_Work to complete_: The records that follow must be reproduced in full, exactly as written.

Begin Exercise input

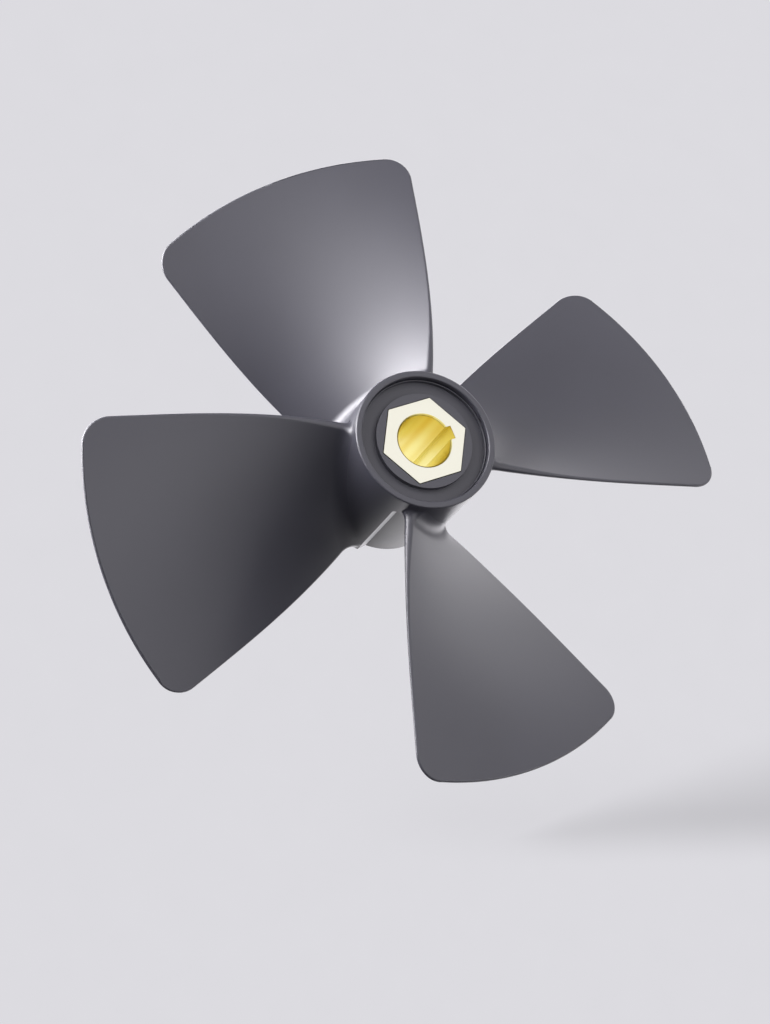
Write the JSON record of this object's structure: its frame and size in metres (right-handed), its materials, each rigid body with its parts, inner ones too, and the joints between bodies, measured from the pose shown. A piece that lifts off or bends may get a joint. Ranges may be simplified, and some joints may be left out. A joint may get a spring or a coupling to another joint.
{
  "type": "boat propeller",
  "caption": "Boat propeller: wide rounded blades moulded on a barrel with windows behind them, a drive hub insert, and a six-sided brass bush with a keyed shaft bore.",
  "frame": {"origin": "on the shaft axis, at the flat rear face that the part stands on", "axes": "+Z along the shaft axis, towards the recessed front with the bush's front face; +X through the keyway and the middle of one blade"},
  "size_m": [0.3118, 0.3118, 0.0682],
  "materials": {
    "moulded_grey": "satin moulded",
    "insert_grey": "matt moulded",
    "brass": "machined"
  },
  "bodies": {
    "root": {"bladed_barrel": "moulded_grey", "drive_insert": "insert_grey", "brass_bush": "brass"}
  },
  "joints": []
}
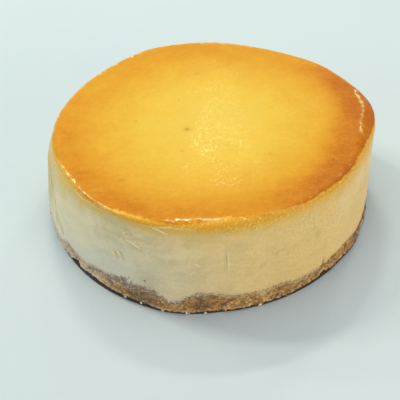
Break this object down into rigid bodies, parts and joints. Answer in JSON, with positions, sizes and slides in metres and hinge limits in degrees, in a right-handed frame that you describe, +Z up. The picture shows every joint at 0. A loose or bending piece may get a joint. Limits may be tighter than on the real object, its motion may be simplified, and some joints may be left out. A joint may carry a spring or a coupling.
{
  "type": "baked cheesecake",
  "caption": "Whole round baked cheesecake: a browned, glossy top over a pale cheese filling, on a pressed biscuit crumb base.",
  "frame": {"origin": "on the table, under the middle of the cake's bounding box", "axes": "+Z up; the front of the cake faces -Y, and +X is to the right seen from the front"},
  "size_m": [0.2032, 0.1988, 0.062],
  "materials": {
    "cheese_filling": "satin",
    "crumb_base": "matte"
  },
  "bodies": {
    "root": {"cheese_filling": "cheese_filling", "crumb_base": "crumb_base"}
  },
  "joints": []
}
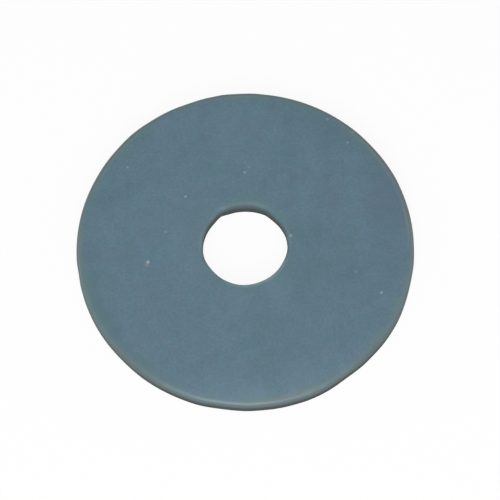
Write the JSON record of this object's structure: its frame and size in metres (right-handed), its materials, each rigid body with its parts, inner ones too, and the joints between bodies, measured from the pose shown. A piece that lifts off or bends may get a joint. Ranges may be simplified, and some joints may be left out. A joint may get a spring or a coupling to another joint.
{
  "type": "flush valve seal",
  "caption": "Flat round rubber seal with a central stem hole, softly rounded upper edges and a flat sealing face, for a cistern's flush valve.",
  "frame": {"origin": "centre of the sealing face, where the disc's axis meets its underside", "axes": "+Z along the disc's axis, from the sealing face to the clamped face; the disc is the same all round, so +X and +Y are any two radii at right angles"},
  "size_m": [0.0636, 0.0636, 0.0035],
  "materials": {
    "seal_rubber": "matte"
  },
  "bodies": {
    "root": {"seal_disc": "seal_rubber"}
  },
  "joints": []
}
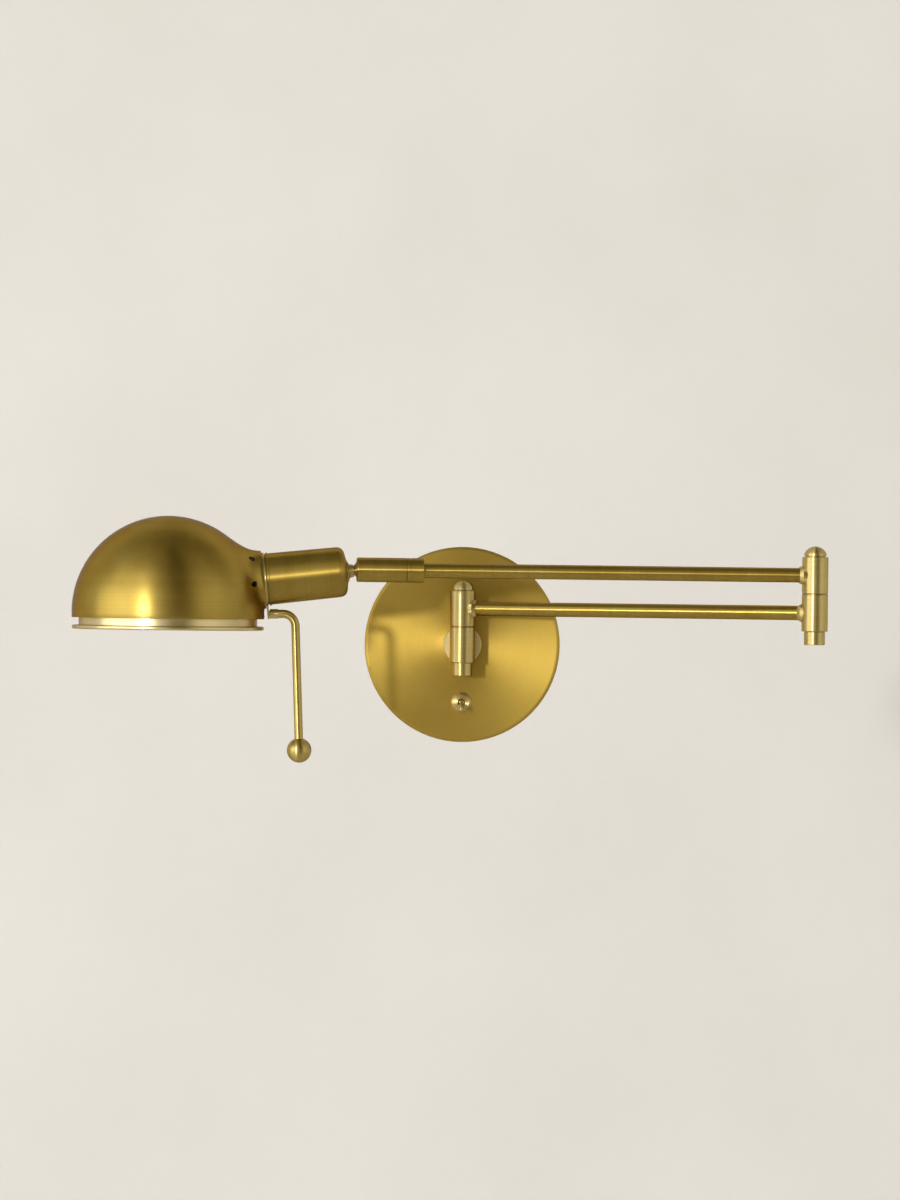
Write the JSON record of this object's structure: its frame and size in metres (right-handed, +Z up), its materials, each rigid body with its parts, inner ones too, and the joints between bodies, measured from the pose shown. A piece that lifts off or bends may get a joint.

End Exercise input

_Answer in full_:
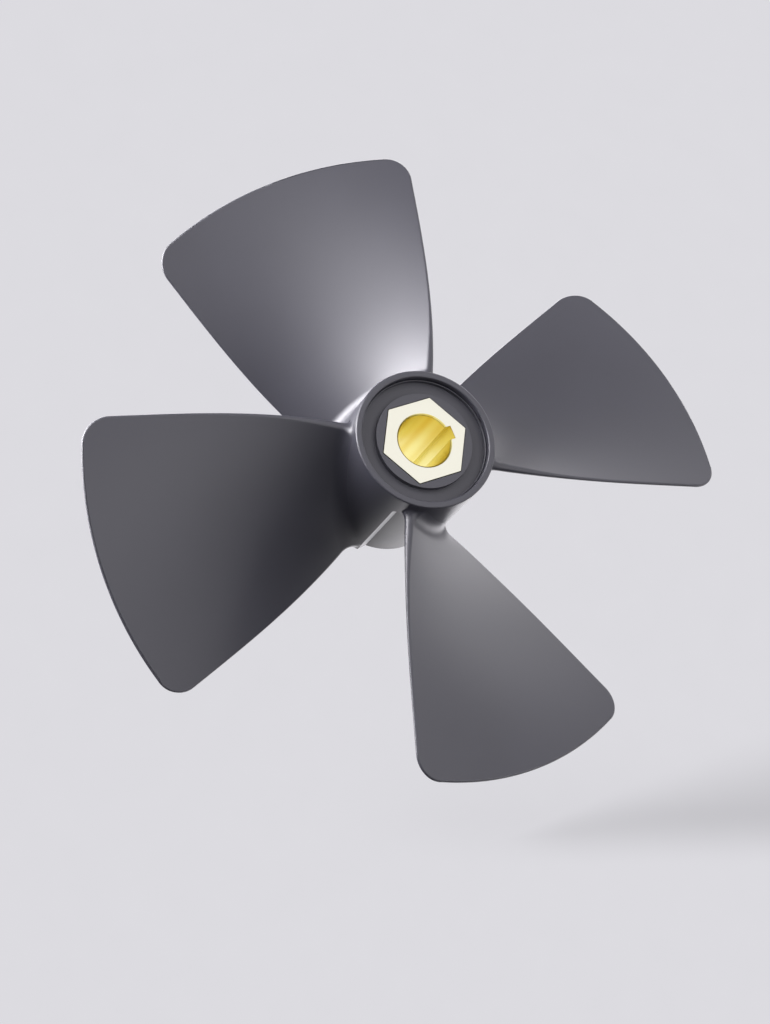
Write the JSON record of this object's structure: its frame and size in metres (right-handed), its materials, each rigid body with its parts, inner ones too, and the joints between bodies, measured from the pose shown. A piece that lifts off or bends may get a joint. Ranges may be simplified, and some joints may be left out. A joint may get a spring or a coupling to another joint.
{
  "type": "boat propeller",
  "caption": "Boat propeller: wide rounded blades moulded on a barrel with windows behind them, a drive hub insert, and a six-sided brass bush with a keyed shaft bore.",
  "frame": {"origin": "on the shaft axis, at the flat rear face that the part stands on", "axes": "+Z along the shaft axis, towards the recessed front with the bush's front face; +X through the keyway and the middle of one blade"},
  "size_m": [0.3118, 0.3118, 0.0682],
  "materials": {
    "moulded_grey": "satin moulded",
    "insert_grey": "matt moulded",
    "brass": "machined"
  },
  "bodies": {
    "root": {"bladed_barrel": "moulded_grey", "drive_insert": "insert_grey", "brass_bush": "brass"}
  },
  "joints": []
}
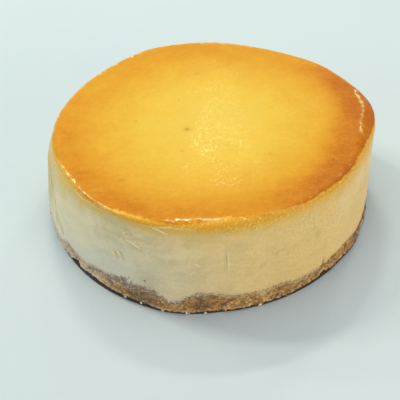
Break this object down into rigid bodies, parts and joints. Answer in JSON, with positions, sizes and slides in metres and hinge limits in degrees, in a right-handed frame that you describe, +Z up. The picture shows every joint at 0. A loose or bending piece may get a joint. Limits may be tighter than on the real object, its motion may be simplified, and some joints may be left out. A joint may carry a spring or a coupling.
{
  "type": "baked cheesecake",
  "caption": "Whole round baked cheesecake: a browned, glossy top over a pale cheese filling, on a pressed biscuit crumb base.",
  "frame": {"origin": "on the table, under the middle of the cake's bounding box", "axes": "+Z up; the front of the cake faces -Y, and +X is to the right seen from the front"},
  "size_m": [0.2032, 0.1988, 0.062],
  "materials": {
    "cheese_filling": "satin",
    "crumb_base": "matte"
  },
  "bodies": {
    "root": {"cheese_filling": "cheese_filling", "crumb_base": "crumb_base"}
  },
  "joints": []
}
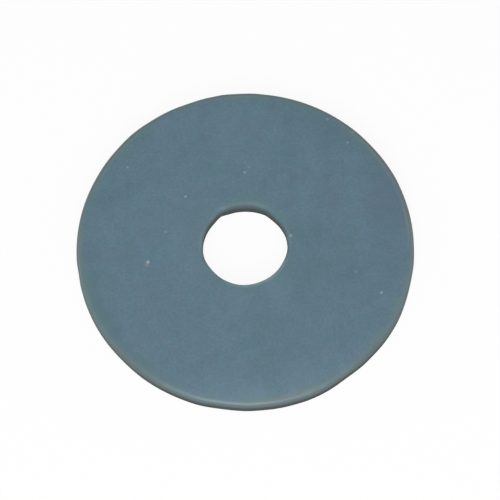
Write the JSON record of this object's structure: its frame and size in metres (right-handed), its materials, each rigid body with its parts, inner ones too, and the joints between bodies, measured from the pose shown. A piece that lifts off or bends may get a joint. Ranges may be simplified, and some joints may be left out. A joint may get a spring or a coupling to another joint.
{
  "type": "flush valve seal",
  "caption": "Flat round rubber seal with a central stem hole, softly rounded upper edges and a flat sealing face, for a cistern's flush valve.",
  "frame": {"origin": "centre of the sealing face, where the disc's axis meets its underside", "axes": "+Z along the disc's axis, from the sealing face to the clamped face; the disc is the same all round, so +X and +Y are any two radii at right angles"},
  "size_m": [0.0636, 0.0636, 0.0035],
  "materials": {
    "seal_rubber": "matte"
  },
  "bodies": {
    "root": {"seal_disc": "seal_rubber"}
  },
  "joints": []
}
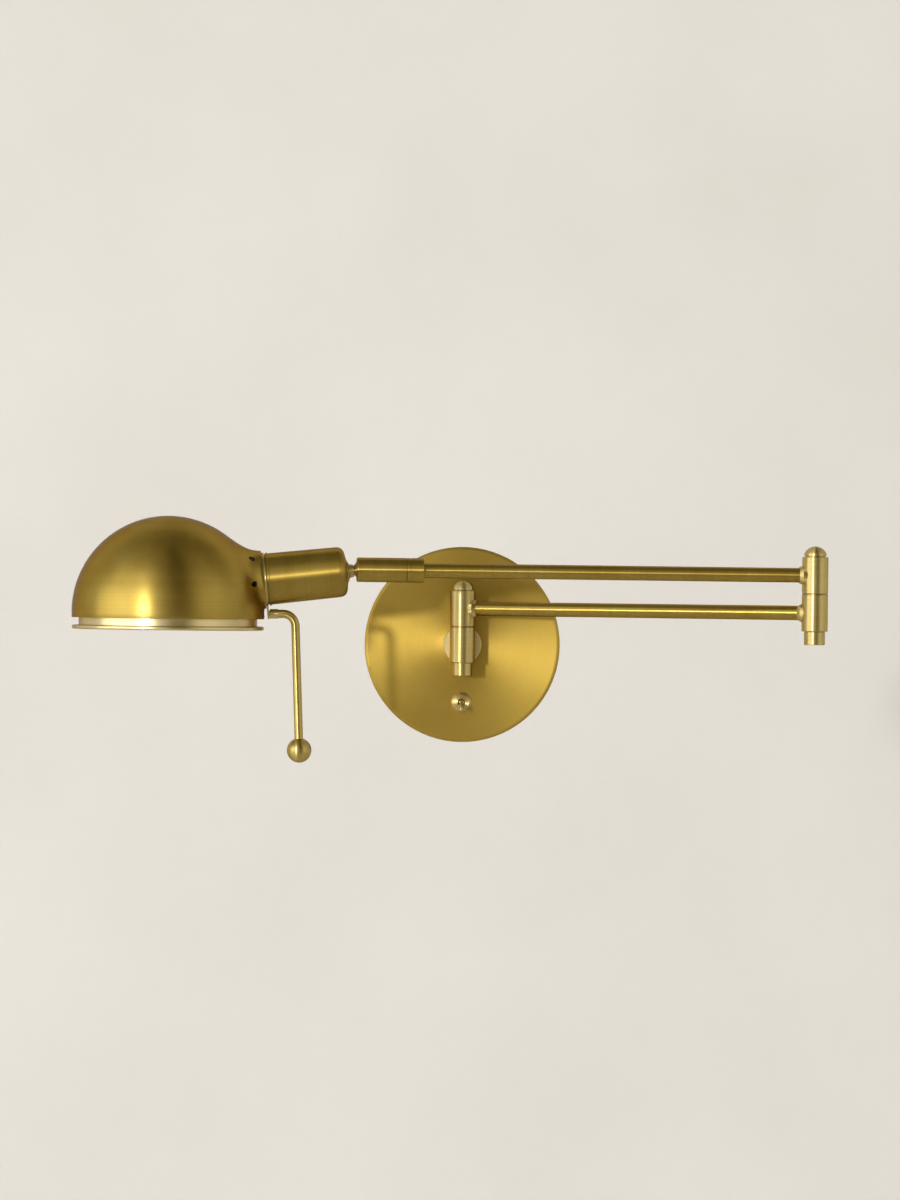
Write the JSON record of this object's structure: its frame and size in metres (right-handed, +Z up), its materials, each rigid body with its parts, inner ones too, and the joints between bodies, measured from the pose shown. A piece that lifts off or bends may get a joint.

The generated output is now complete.